Job = Every line below is to be quoted exactly, with nothing added or dropped.

Supplied information =
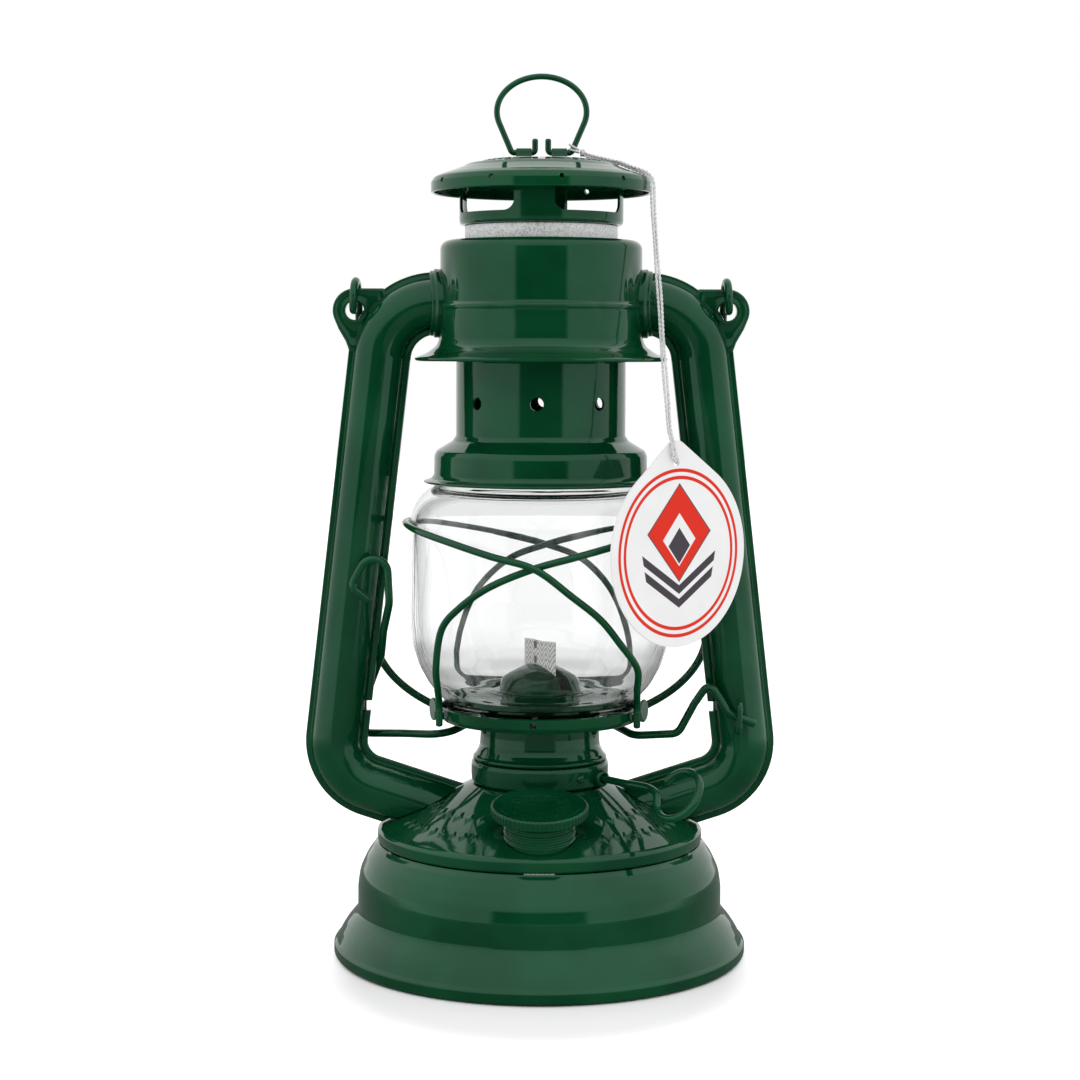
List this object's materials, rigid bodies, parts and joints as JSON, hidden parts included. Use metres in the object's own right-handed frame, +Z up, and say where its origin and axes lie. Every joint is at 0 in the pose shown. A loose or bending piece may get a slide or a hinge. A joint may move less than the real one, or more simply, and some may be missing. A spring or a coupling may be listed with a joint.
{
  "type": "oil lamp",
  "caption": "Side-tube oil lantern: round tank and wick burner, glass globe in a wire guard that lifts on a lever, vented hood, pull ring, wire bail and a card tag on a string.",
  "frame": {"origin": "middle of the base's foot ring, on the surface the lamp stands on", "axes": "+Z up, -Y towards the front with the filler cap, +X towards the lift lever's pivot"},
  "size_m": [0.1406, 0.1238, 0.2633],
  "materials": {
    "enamel": "dark green gloss enamel",
    "zinc": "dull galvanised",
    "steel": "bare wire and stampings",
    "brass": "dull",
    "glass": "clear",
    "cotton": "woven cotton",
    "seal": "matte",
    "card": "printed card",
    "string": "twisted thread"
  },
  "bodies": {
    "frame": {"tank_base": "enamel", "tank_bottom": "enamel", "tank_top": "enamel", "filler_neck": "enamel", "burner_socket": "enamel", "burner_neck": "enamel", "burner_deck": "enamel", "burner_dome": "enamel", "burner_rivet": "enamel", "spindle_bush": "enamel", "wick_tube": "brass", "drum": "enamel", "hood_spring": "steel", "lever_staple": "enamel", "left_tube_front": "enamel", "left_tube_back": "enamel", "left_ear_eyelet": "enamel", "left_arm_collar": "enamel", "right_tube_front": "enamel", "right_tube_back": "enamel", "right_ear_eyelet": "enamel", "right_arm_collar": "enamel"},
    "globe_carrier": {"globe_plate": "enamel", "glass_globe": "glass", "wire_guard": "enamel", "left_guard_clip": "enamel", "right_guard_clip": "enamel"},
    "hood_assembly": {"chimney": "enamel", "hood_collar": "zinc", "hood_cage": "enamel", "hood": "enamel", "left_lug": "enamel", "right_lug": "enamel", "tag_string": "string", "string_knot": "string", "tag": "card"},
    "pull_ring": {"pull_ring": "enamel"},
    "bail": {"bail": "enamel"},
    "wick_knob": {"wick_knob": "enamel", "wick_wheel_1": "steel", "wick_wheel_2": "steel"},
    "wick": {"wick": "cotton"},
    "lift_lever": {"lift_lever": "enamel"},
    "filler_seal": {"filler_seal": "seal"},
    "filler_cap": {"filler_cap": "enamel"}
  },
  "joints": [
    {"name": "lever_lift", "type": "hinge", "parent": "frame", "child": "lift_lever", "pos_m": [0.0593, -0.0092, 0.072], "axis": [0, 1, 0], "range_deg": [0, 4.8]},
    {"name": "globe_lift", "type": "slide", "parent": "frame", "child": "globe_carrier", "axis": [0, 0, 1], "range_m": [0, 0.00495]},
    {"name": "chimney_lift", "type": "slide", "parent": "globe_carrier", "child": "hood_assembly", "axis": [0, 0, 1], "range_m": [0, 0.012], "deforming": ["hood_spring"]},
    {"name": "ring_swing", "type": "hinge", "parent": "hood_assembly", "child": "pull_ring", "pos_m": [0, 0, 0.2399], "axis": [1, 0, 0], "range_deg": [-85, 85]},
    {"name": "bail_swing", "type": "hinge", "parent": "frame", "child": "bail", "pos_m": [0, 0, 0.1972], "axis": [1, 0, 0], "range_deg": [0, 248]},
    {"name": "knob_turn", "type": "hinge", "parent": "frame", "child": "wick_knob", "pos_m": [0.0046, 0.00386, 0.0543], "axis": [0.6428, -0.766, 0], "range_deg": [-120, 120]},
    {"name": "wick_slide", "type": "slide", "parent": "frame", "child": "wick", "axis": [0, 0, 1], "range_m": [-0.0104, 0.0104]},
    {"name": "cap_lift", "type": "slide", "parent": "frame", "child": "filler_seal", "axis": [0, -0.165, 0.9863], "range_m": [0, 0.0021]},
    {"name": "cap_turn", "type": "hinge", "parent": "filler_seal", "child": "filler_cap", "pos_m": [0, -0.0367, 0.0416], "axis": [0, -0.165, 0.9863], "range_deg": [0, 450]}
  ],
  "couplings": [
    {"joint": "lever_lift", "follows": "globe_lift", "rad_per_m": 16.863},
    {"joint": "wick_slide", "follows": "knob_turn", "m_per_rad": -0.0049},
    {"joint": "cap_lift", "follows": "cap_turn", "m_per_rad": 0.00025465}
  ]
}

Finished answer =
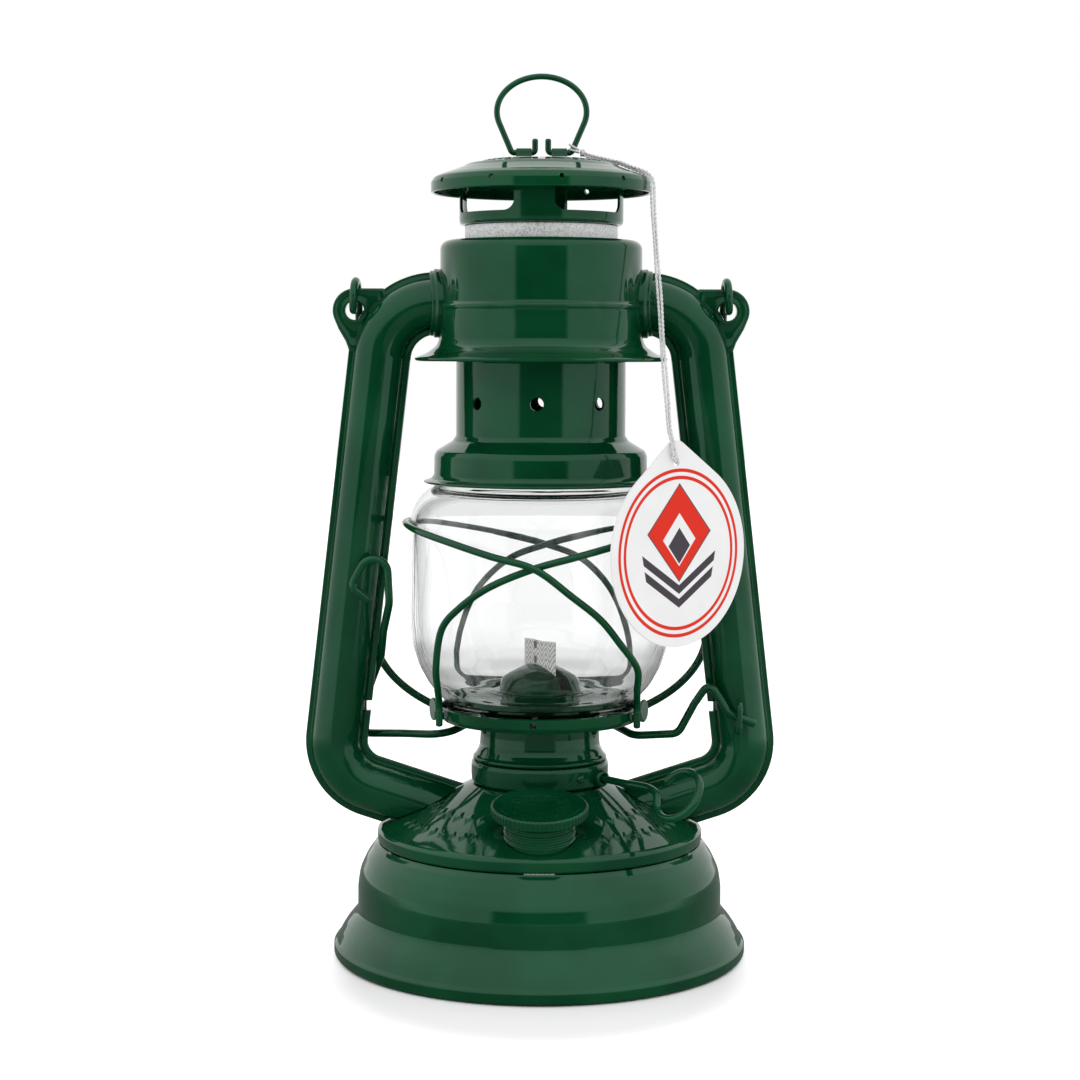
List this object's materials, rigid bodies, parts and joints as JSON, hidden parts included. Use metres in the object's own right-handed frame, +Z up, and say where its origin and axes lie. Every joint is at 0 in the pose shown. A loose or bending piece may get a slide or a hinge. A joint may move less than the real one, or more simply, and some may be missing. A spring or a coupling may be listed with a joint.
{
  "type": "oil lamp",
  "caption": "Side-tube oil lantern: round tank and wick burner, glass globe in a wire guard that lifts on a lever, vented hood, pull ring, wire bail and a card tag on a string.",
  "frame": {"origin": "middle of the base's foot ring, on the surface the lamp stands on", "axes": "+Z up, -Y towards the front with the filler cap, +X towards the lift lever's pivot"},
  "size_m": [0.1406, 0.1238, 0.2633],
  "materials": {
    "enamel": "dark green gloss enamel",
    "zinc": "dull galvanised",
    "steel": "bare wire and stampings",
    "brass": "dull",
    "glass": "clear",
    "cotton": "woven cotton",
    "seal": "matte",
    "card": "printed card",
    "string": "twisted thread"
  },
  "bodies": {
    "frame": {"tank_base": "enamel", "tank_bottom": "enamel", "tank_top": "enamel", "filler_neck": "enamel", "burner_socket": "enamel", "burner_neck": "enamel", "burner_deck": "enamel", "burner_dome": "enamel", "burner_rivet": "enamel", "spindle_bush": "enamel", "wick_tube": "brass", "drum": "enamel", "hood_spring": "steel", "lever_staple": "enamel", "left_tube_front": "enamel", "left_tube_back": "enamel", "left_ear_eyelet": "enamel", "left_arm_collar": "enamel", "right_tube_front": "enamel", "right_tube_back": "enamel", "right_ear_eyelet": "enamel", "right_arm_collar": "enamel"},
    "globe_carrier": {"globe_plate": "enamel", "glass_globe": "glass", "wire_guard": "enamel", "left_guard_clip": "enamel", "right_guard_clip": "enamel"},
    "hood_assembly": {"chimney": "enamel", "hood_collar": "zinc", "hood_cage": "enamel", "hood": "enamel", "left_lug": "enamel", "right_lug": "enamel", "tag_string": "string", "string_knot": "string", "tag": "card"},
    "pull_ring": {"pull_ring": "enamel"},
    "bail": {"bail": "enamel"},
    "wick_knob": {"wick_knob": "enamel", "wick_wheel_1": "steel", "wick_wheel_2": "steel"},
    "wick": {"wick": "cotton"},
    "lift_lever": {"lift_lever": "enamel"},
    "filler_seal": {"filler_seal": "seal"},
    "filler_cap": {"filler_cap": "enamel"}
  },
  "joints": [
    {"name": "lever_lift", "type": "hinge", "parent": "frame", "child": "lift_lever", "pos_m": [0.0593, -0.0092, 0.072], "axis": [0, 1, 0], "range_deg": [0, 4.8]},
    {"name": "globe_lift", "type": "slide", "parent": "frame", "child": "globe_carrier", "axis": [0, 0, 1], "range_m": [0, 0.00495]},
    {"name": "chimney_lift", "type": "slide", "parent": "globe_carrier", "child": "hood_assembly", "axis": [0, 0, 1], "range_m": [0, 0.012], "deforming": ["hood_spring"]},
    {"name": "ring_swing", "type": "hinge", "parent": "hood_assembly", "child": "pull_ring", "pos_m": [0, 0, 0.2399], "axis": [1, 0, 0], "range_deg": [-85, 85]},
    {"name": "bail_swing", "type": "hinge", "parent": "frame", "child": "bail", "pos_m": [0, 0, 0.1972], "axis": [1, 0, 0], "range_deg": [0, 248]},
    {"name": "knob_turn", "type": "hinge", "parent": "frame", "child": "wick_knob", "pos_m": [0.0046, 0.00386, 0.0543], "axis": [0.6428, -0.766, 0], "range_deg": [-120, 120]},
    {"name": "wick_slide", "type": "slide", "parent": "frame", "child": "wick", "axis": [0, 0, 1], "range_m": [-0.0104, 0.0104]},
    {"name": "cap_lift", "type": "slide", "parent": "frame", "child": "filler_seal", "axis": [0, -0.165, 0.9863], "range_m": [0, 0.0021]},
    {"name": "cap_turn", "type": "hinge", "parent": "filler_seal", "child": "filler_cap", "pos_m": [0, -0.0367, 0.0416], "axis": [0, -0.165, 0.9863], "range_deg": [0, 450]}
  ],
  "couplings": [
    {"joint": "lever_lift", "follows": "globe_lift", "rad_per_m": 16.863},
    {"joint": "wick_slide", "follows": "knob_turn", "m_per_rad": -0.0049},
    {"joint": "cap_lift", "follows": "cap_turn", "m_per_rad": 0.00025465}
  ]
}